_Exercise description_
Restate the entire listing word for word.

•••

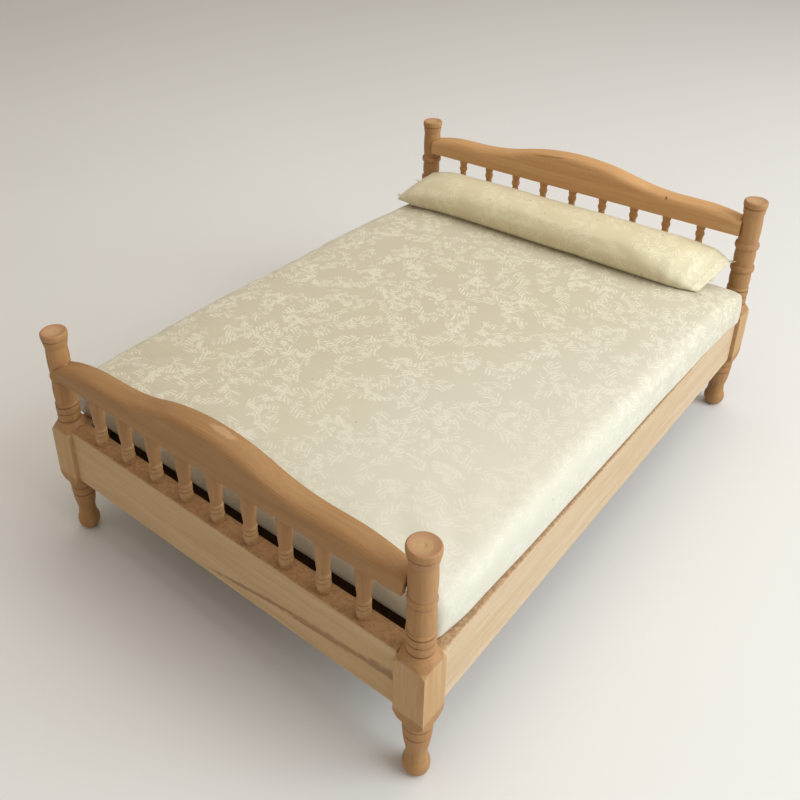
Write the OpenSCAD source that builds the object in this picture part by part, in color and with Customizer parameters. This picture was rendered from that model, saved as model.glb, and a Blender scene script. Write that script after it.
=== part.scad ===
// Miniature double bed: turned posts, crest rails over rows of turned spindles,
// a loose padded mattress and a loose bolster pillow.
// +Z is up, +Y runs from foot to head, and the origin is the middle of the bed on the floor.

/* [Bed] */
// Distance across the bed between post axes
span_x = 130; // [124:1:150]
// Distance along the bed between post axes
span_y = 190; // [180:1:220]
// Height of the two foot posts
foot_post_h = 75; // [73:1:85]
// Height of the two head posts
head_post_h = 83; // [81:1:95]

/* [Posts] */
// Width of the square block in each post
block_w = 8.6; // [8.2:0.1:9.4]
// Height of the middle line of the square block
block_z = 32.2; // [31:0.1:33]
// Radius of the barrels turned above the block
barrel_r = 3.4; // [3.2:0.1:3.5]
// Radius of the flat cap on a foot post
foot_cap_r = 4; // [3.7:0.1:4.1]
// Radius of the flat cap on a head post
head_cap_r = 3.8; // [3.7:0.1:4.1]
// Radius of the single ring between the barrels of a foot post
foot_ring_r = 3.5; // [3.4:0.1:4]
// Radius of the rings between the barrels of a head post
head_ring_r = 3.9; // [3.4:0.1:4]
// Length of the barrel that takes the foot crest rail
foot_barrel_l = 9.6; // [9:0.1:10]
// Length of the barrel that takes the head crest rail
head_barrel_l = 10.8; // [10:0.1:12]

/* [Rails] */
// Thickness of the side rails and of the rails under the spindles
rail_t = 6; // [5:0.1:7]
// Top of the rails under the spindles
cross_rail_top = 42; // [41:0.5:42]
// Height of the rails under the spindles
cross_rail_h = 19; // [17:0.5:19]
// Top of the side rails, which the mattress rests on
side_rail_top = 40; // [39:0.5:40]
// Height of the side rails
side_rail_h = 17.8; // [16:0.1:17.8]

/* [Crest rails] */
// Thickness of the crest rails
crest_t = 7.8; // [7:0.1:8.4]
// Height of the foot crest rail in its two low stretches
foot_crest_low_h = 6.5; // [6:0.1:7.5]
// Height of the foot crest rail in the middle
foot_crest_mid_h = 12.3; // [10:0.1:13]
// Height of the head crest rail in its two low stretches
head_crest_low_h = 7.1; // [6:0.1:7.5]
// Height of the head crest rail in the middle
head_crest_mid_h = 12.6; // [10:0.1:13]
// Underside of the foot crest rail
foot_crest_z = 61; // [61:0.1:61.5]
// Underside of the head crest rail
head_crest_z = 70.4; // [70:0.1:71]

/* [Spindles] */
// Number of spindles in each end of the bed
spindle_n = 9; // [9]
// Distance between spindle axes
spindle_pitch = 12.25; // [11.5:0.05:12.5]
// Radius of a spindle at its widest
spindle_r = 2.1; // [1.9:0.05:2.2]

/* [Bedding] */
// Width of the mattress
mattress_w = 133.6; // [120:0.2:134]
// Length of the mattress
mattress_l = 174; // [160:1:175]
// Thickness of the mattress
mattress_t = 13.9; // [10:0.1:14]
// How far the loose mattress lies turned from square, in degrees
mattress_skew = -1.2; // [-1.2:0.1:1.2]
// Length of the pillow
pillow_l = 126; // [100:1:126]
// Depth of the pillow from front to back
pillow_d = 26; // [20:0.5:26]
// Thickness of the pillow
pillow_t = 11.6; // [8:0.1:12]

/* [Hidden] */
row = [for (i = [1:spindle_n]) i];

$fn = 64;
px = span_x / 2;
py = span_y / 2;
half_block = block_w / 2;

// Heights on the turned part below the block
sole_r = 1.6;
bulb_r = 3.46;
ankle_top = 20.8;
block_low = block_z - 7.6;
block_high = block_z + 7.6;
burn_z = block_high + 4.3;
ring_top = burn_z + 6.2;
cap_l = 4.6;
ring_l = 2.2;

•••

_Task output_
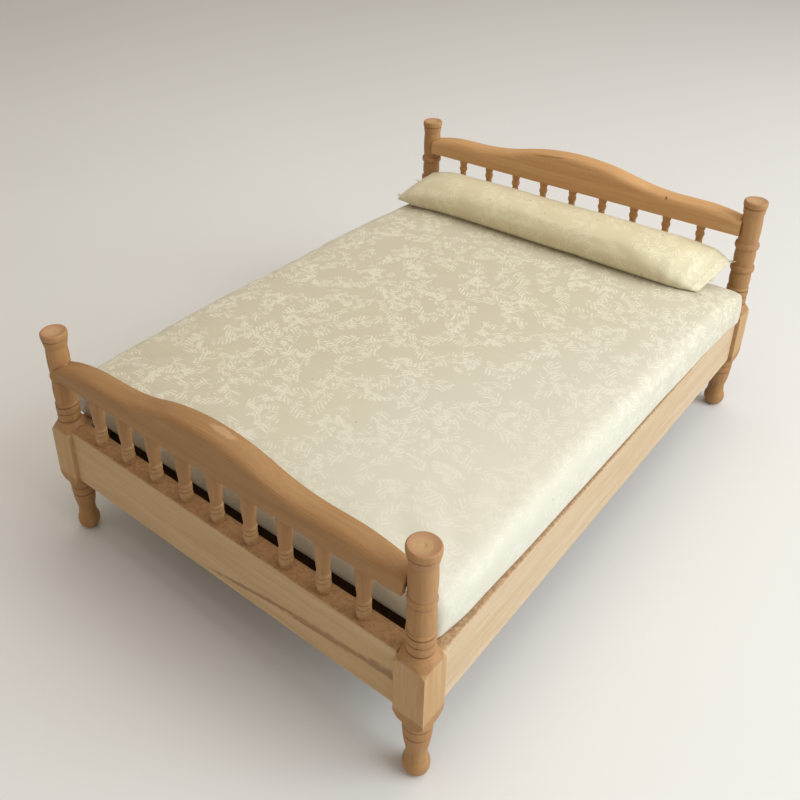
Write the OpenSCAD source that builds the object in this picture part by part, in color and with Customizer parameters. This picture was rendered from that model, saved as model.glb, and a Blender scene script. Write that script after it.
=== part.scad ===
// Miniature double bed: turned posts, crest rails over rows of turned spindles,
// a loose padded mattress and a loose bolster pillow.
// +Z is up, +Y runs from foot to head, and the origin is the middle of the bed on the floor.

/* [Bed] */
// Distance across the bed between post axes
span_x = 130; // [124:1:150]
// Distance along the bed between post axes
span_y = 190; // [180:1:220]
// Height of the two foot posts
foot_post_h = 75; // [73:1:85]
// Height of the two head posts
head_post_h = 83; // [81:1:95]

/* [Posts] */
// Width of the square block in each post
block_w = 8.6; // [8.2:0.1:9.4]
// Height of the middle line of the square block
block_z = 32.2; // [31:0.1:33]
// Radius of the barrels turned above the block
barrel_r = 3.4; // [3.2:0.1:3.5]
// Radius of the flat cap on a foot post
foot_cap_r = 4; // [3.7:0.1:4.1]
// Radius of the flat cap on a head post
head_cap_r = 3.8; // [3.7:0.1:4.1]
// Radius of the single ring between the barrels of a foot post
foot_ring_r = 3.5; // [3.4:0.1:4]
// Radius of the rings between the barrels of a head post
head_ring_r = 3.9; // [3.4:0.1:4]
// Length of the barrel that takes the foot crest rail
foot_barrel_l = 9.6; // [9:0.1:10]
// Length of the barrel that takes the head crest rail
head_barrel_l = 10.8; // [10:0.1:12]

/* [Rails] */
// Thickness of the side rails and of the rails under the spindles
rail_t = 6; // [5:0.1:7]
// Top of the rails under the spindles
cross_rail_top = 42; // [41:0.5:42]
// Height of the rails under the spindles
cross_rail_h = 19; // [17:0.5:19]
// Top of the side rails, which the mattress rests on
side_rail_top = 40; // [39:0.5:40]
// Height of the side rails
side_rail_h = 17.8; // [16:0.1:17.8]

/* [Crest rails] */
// Thickness of the crest rails
crest_t = 7.8; // [7:0.1:8.4]
// Height of the foot crest rail in its two low stretches
foot_crest_low_h = 6.5; // [6:0.1:7.5]
// Height of the foot crest rail in the middle
foot_crest_mid_h = 12.3; // [10:0.1:13]
// Height of the head crest rail in its two low stretches
head_crest_low_h = 7.1; // [6:0.1:7.5]
// Height of the head crest rail in the middle
head_crest_mid_h = 12.6; // [10:0.1:13]
// Underside of the foot crest rail
foot_crest_z = 61; // [61:0.1:61.5]
// Underside of the head crest rail
head_crest_z = 70.4; // [70:0.1:71]

/* [Spindles] */
// Number of spindles in each end of the bed
spindle_n = 9; // [9]
// Distance between spindle axes
spindle_pitch = 12.25; // [11.5:0.05:12.5]
// Radius of a spindle at its widest
spindle_r = 2.1; // [1.9:0.05:2.2]

/* [Bedding] */
// Width of the mattress
mattress_w = 133.6; // [120:0.2:134]
// Length of the mattress
mattress_l = 174; // [160:1:175]
// Thickness of the mattress
mattress_t = 13.9; // [10:0.1:14]
// How far the loose mattress lies turned from square, in degrees
mattress_skew = -1.2; // [-1.2:0.1:1.2]
// Length of the pillow
pillow_l = 126; // [100:1:126]
// Depth of the pillow from front to back
pillow_d = 26; // [20:0.5:26]
// Thickness of the pillow
pillow_t = 11.6; // [8:0.1:12]

/* [Hidden] */
row = [for (i = [1:spindle_n]) i];

$fn = 64;
px = span_x / 2;
py = span_y / 2;
half_block = block_w / 2;

// Heights on the turned part below the block
sole_r = 1.6;
bulb_r = 3.46;
ankle_top = 20.8;
block_low = block_z - 7.6;
block_high = block_z + 7.6;
burn_z = block_high + 4.3;
ring_top = burn_z + 6.2;
cap_l = 4.6;
ring_l = 2.2;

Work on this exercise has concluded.